Class CompositeInputFormat<K extends WritableComparable>

java.lang.Object
org.apache.hadoop.mapred.join.CompositeInputFormat<K>
All Implemented Interfaces:
InputFormat<K,TupleWritable>, ComposableInputFormat<K,TupleWritable>

@Public @Stable public class CompositeInputFormat<K extends WritableComparable> extends Object implements ComposableInputFormat<K,TupleWritable>
An InputFormat capable of performing joins over a set of data sources sorted and partitioned the same way. A user may define new join types by setting the property mapred.join.define.<ident> to a classname. In the expression mapred.join.expr, the identifier will be assumed to be a ComposableRecordReader. mapred.join.keycomparator can be a classname used to compare keys in the join.
See Also:
  • Constructor Details

    • CompositeInputFormat

      public CompositeInputFormat()
  • Method Details

    • setFormat

      public void setFormat(JobConf job) throws IOException
      Interpret a given string as a composite expression. func ::= <ident>([<func>,]*<func>) func ::= tbl(<class>,"<path>") class ::= @see java.lang.Class#forName(java.lang.String) path ::= @see org.apache.hadoop.fs.Path#Path(java.lang.String) Reads expression from the mapred.join.expr property and user-supplied join types from mapred.join.define.<ident> types. Paths supplied to tbl are given as input paths to the InputFormat class listed.
      Throws:
      IOException
      See Also:
    • addDefaults

      protected void addDefaults()
      Adds the default set of identifiers to the parser.
    • getSplits

      public InputSplit[] getSplits(JobConf job, int numSplits) throws IOException
      Build a CompositeInputSplit from the child InputFormats by assigning the ith split from each child to the ith composite split.
      Specified by:
      getSplits in interface InputFormat<K extends WritableComparable,TupleWritable>
      Parameters:
      job - job configuration.
      numSplits - the desired number of splits, a hint.
      Returns:
      an array of InputSplits for the job.
      Throws:
      IOException
    • getRecordReader

      public ComposableRecordReader<K,TupleWritable> getRecordReader(InputSplit split, JobConf job, Reporter reporter) throws IOException
      Construct a CompositeRecordReader for the children of this InputFormat as defined in the init expression.
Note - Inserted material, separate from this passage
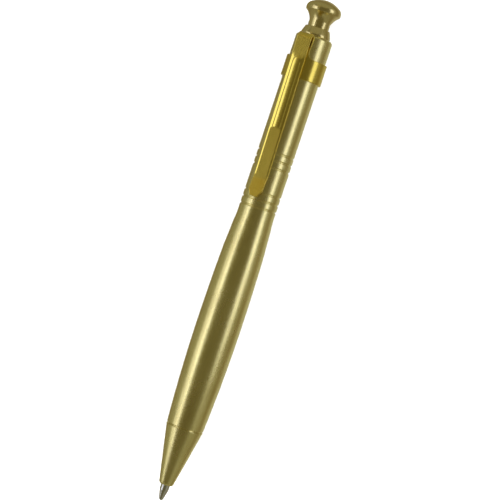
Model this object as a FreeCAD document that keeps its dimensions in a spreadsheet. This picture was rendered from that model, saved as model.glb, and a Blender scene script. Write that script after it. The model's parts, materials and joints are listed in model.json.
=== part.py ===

The outermost join need only be composable, not necessarily a composite. Mandating TupleWritable isn't strictly correct.
      Specified by:
      getRecordReader in interface ComposableInputFormat<K extends WritableComparable,TupleWritable>
      Specified by:
      getRecordReader in interface InputFormat<K extends WritableComparable,TupleWritable>
      Parameters:
      split - the InputSplit
      job - the job that this split belongs to
      Returns:
      a RecordReader
      Throws:
      IOException
    • compose

      public static String compose(Class<? extends InputFormat> inf, String path)
      Convenience method for constructing composite formats. Given InputFormat class (inf), path (p) return: tbl(<inf>, <p>)
    • compose

      public static String compose(String op, Class<? extends InputFormat> inf, String... path)
      Convenience method for constructing composite formats. Given operation (op), Object class (inf), set of paths (p) return: <op>(tbl(<inf>,<p1>),tbl(<inf>,<p2>),...,tbl(<inf>,<pn>))
    • compose

      public static String compose(String op, Class<? extends InputFormat> inf, Path... path)
      Convenience method for constructing composite formats. Given operation (op), Object class (inf), set of paths (p) return: <op>(tbl(<inf>,<p1>),tbl(<inf>,<p2>),...,tbl(<inf>,<pn>))